What has been your favorite/the most rewarding part of making this album?
For me, the most rewarding part is always when the finished recording sounds like what I heard in my head when I wrote the song. Like I said, I’ve been carrying some of these songs around in my head for 35 years or more, so it’s nice to hear that they actually sound good when they finally do get recorded.
What messages or feelings do you try to convey in your music?
Whatever the song calls for. I rarely sit down with the goal of trying to write a certain type of song.
What does success as a musician and songwriter mean to you at this stage in your life?

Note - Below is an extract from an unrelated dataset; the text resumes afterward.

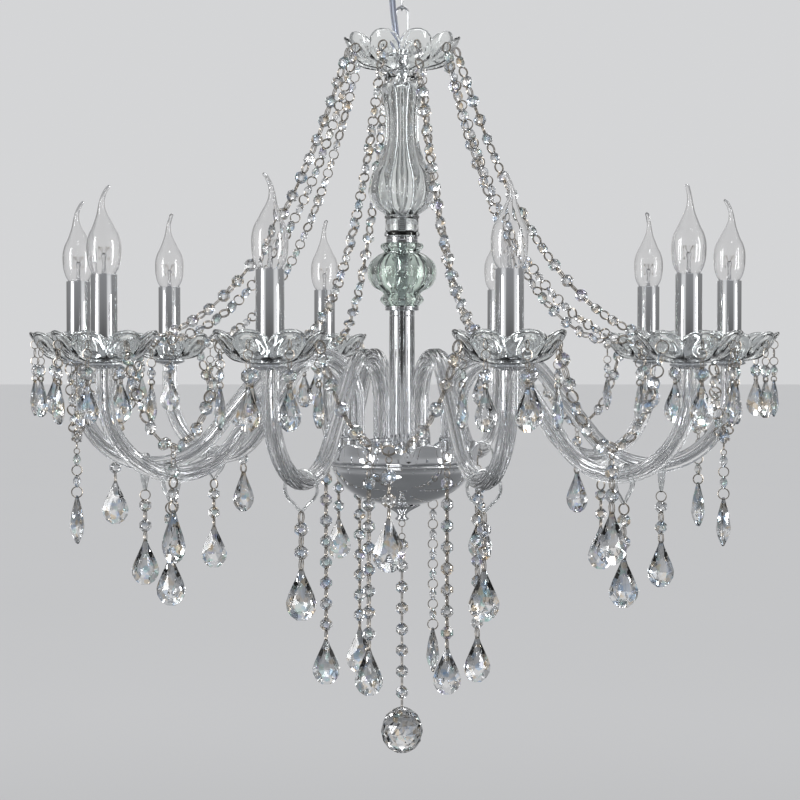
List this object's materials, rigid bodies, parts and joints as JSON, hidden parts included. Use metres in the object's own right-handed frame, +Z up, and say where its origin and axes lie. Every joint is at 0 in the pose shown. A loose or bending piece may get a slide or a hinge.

Well, I heard somebody say that it’s so hard to write a great song that if you do it just five times in your lifetime and manage to get those songs recorded by the right artists, you’ll be in the Songwriters Hall of Fame. At this point, I don’t think the Hall of Fame is in the cards for me, but my goal is to write a great song every time I write, and I still enjoy doing it. So maybe that’s success.
What are some of your goals – whether musically or otherwise – for the rest of 2023 and into 2024?
I’d like to get some good reviews on the new CD and maybe get a song on some Spotify playlists that get a lot of listens. Last year, I participated in Tennessee Songwriters Week, which is a contest where songwriters from small towns across the state compete for a slot to play at the Bluebird Cafe. So I did “A Singer of Songs,” which has been recorded by seven different artists from all around the world, including Johnny Cash and a bluegrass band from Estonia. And I didn’t even make it out of the first round of the contest. So this winter, I want to enter again and win the whole thing.
Then, next year, I plan on recording and releasing Part Three of the trilogy. Other than that, I just want to stay alive. James Taylor has a song with the line, “The secret of life is enjoying the passage of time.” That’s pretty profound.